Tornado project enters second data collection phase

Probes I-70
Mobile Mesonets, also known as probes, travel west on I-70 in Kansas.

The Verification of the Origins of Rotation in Tornadoes Experiment  – 2 will begin the second year of data collection on May 1 and run through June 15.  VORTEX2 is the largest tornado research project in history to explore how, when and why tornadoes form.

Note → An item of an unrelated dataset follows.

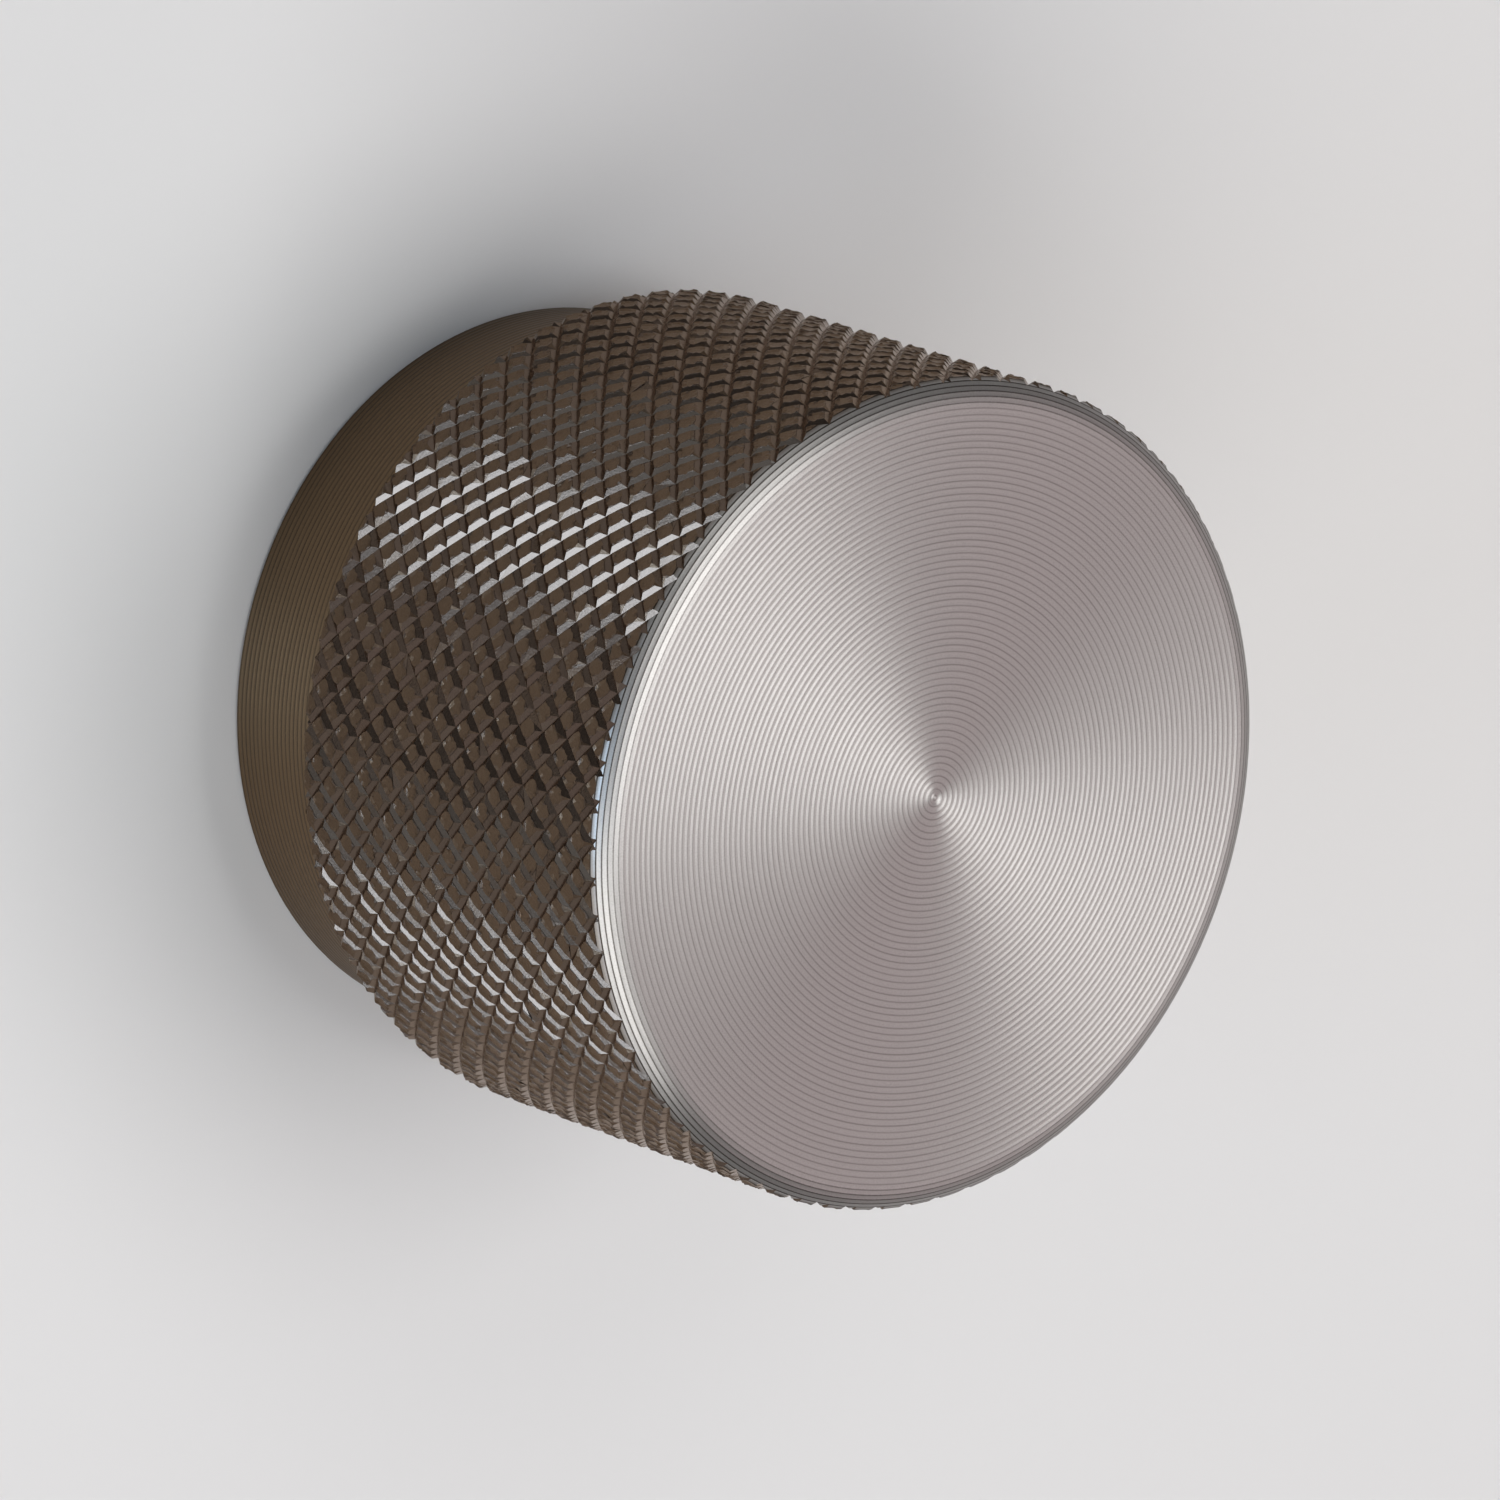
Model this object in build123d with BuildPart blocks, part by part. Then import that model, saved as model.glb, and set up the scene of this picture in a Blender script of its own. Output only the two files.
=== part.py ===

NOAA and the National Science Foundation are sponsoring more than 100 scientists, students and staff from around the world to collect weather data around and under a supercell thunderstorm.  VORTEX2 teams are using a fleet of 10 mobile radars and 70 other instruments all equipped with cutting edge communication and computer technologies.  Much about tornadoes remains a mystery, and researchers hope this data will help them better understand tornadoes and lead to further improvements in tornado warning skill.

During 2009 operations, the VORTEX2 armada roamed more than 10,000 miles across the southern and central Plains from May 10-June 13.  Data were collected on 11 supercells, including one tornadic supercell.

New for 2010 operations will be the addition of the University of Colorado Tempest Unmanned Aerial System – model airplanes designed to fly underneath the storm to collect data.  Also, three more mobile radars now have dual-polarization capabilities and the radar scouts and mobile mesonets have been redesigned to make operations more efficient.